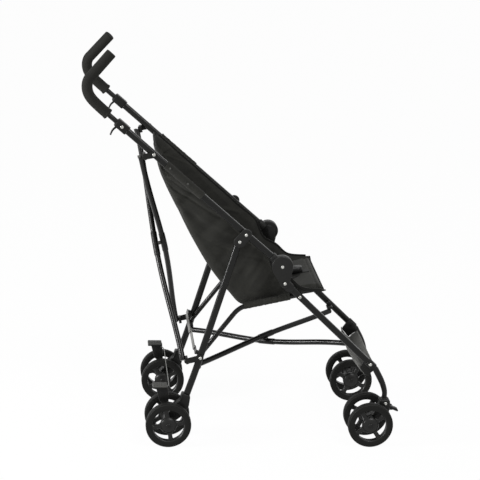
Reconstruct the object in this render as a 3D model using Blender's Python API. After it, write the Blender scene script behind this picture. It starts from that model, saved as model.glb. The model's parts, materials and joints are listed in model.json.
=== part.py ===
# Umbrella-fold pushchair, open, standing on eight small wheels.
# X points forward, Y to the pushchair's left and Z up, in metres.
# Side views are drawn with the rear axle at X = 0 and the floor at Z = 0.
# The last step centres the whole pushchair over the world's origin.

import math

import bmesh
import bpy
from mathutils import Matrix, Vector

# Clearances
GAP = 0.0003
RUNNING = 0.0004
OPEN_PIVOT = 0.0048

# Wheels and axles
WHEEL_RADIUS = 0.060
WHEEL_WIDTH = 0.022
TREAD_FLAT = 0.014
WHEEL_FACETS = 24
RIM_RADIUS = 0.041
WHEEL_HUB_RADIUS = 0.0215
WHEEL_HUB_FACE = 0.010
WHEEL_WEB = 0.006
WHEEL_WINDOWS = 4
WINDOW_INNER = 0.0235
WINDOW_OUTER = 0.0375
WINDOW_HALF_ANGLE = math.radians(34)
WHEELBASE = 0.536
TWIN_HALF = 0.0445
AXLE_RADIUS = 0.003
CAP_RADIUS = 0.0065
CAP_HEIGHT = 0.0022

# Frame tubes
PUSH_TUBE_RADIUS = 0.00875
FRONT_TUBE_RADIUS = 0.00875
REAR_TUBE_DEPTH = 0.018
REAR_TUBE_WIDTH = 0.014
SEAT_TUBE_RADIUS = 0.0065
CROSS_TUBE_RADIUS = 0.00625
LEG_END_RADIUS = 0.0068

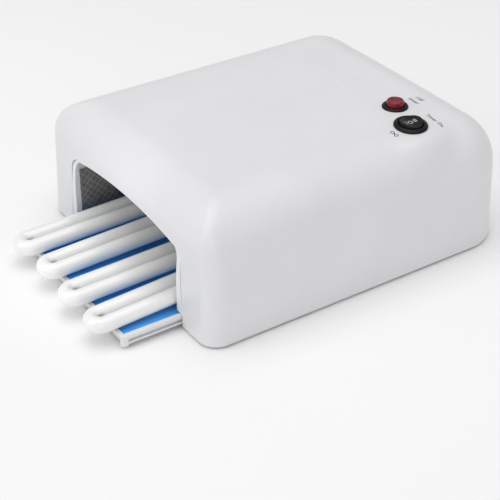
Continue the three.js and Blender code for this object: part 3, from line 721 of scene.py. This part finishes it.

- - -

*What to produce*
Show every line from the entries above in which "object" appears.

*Task response*
Reconstruct the object in this render as a 3D model using Blender's Python API. After it, write the Blender scene script behind this picture. It starts from that model, saved as model.glb. The model's parts, materials and joints are listed in model.json.
Continue the three.js and Blender code for this object: part 3, from line 721 of scene.py. This part finishes it.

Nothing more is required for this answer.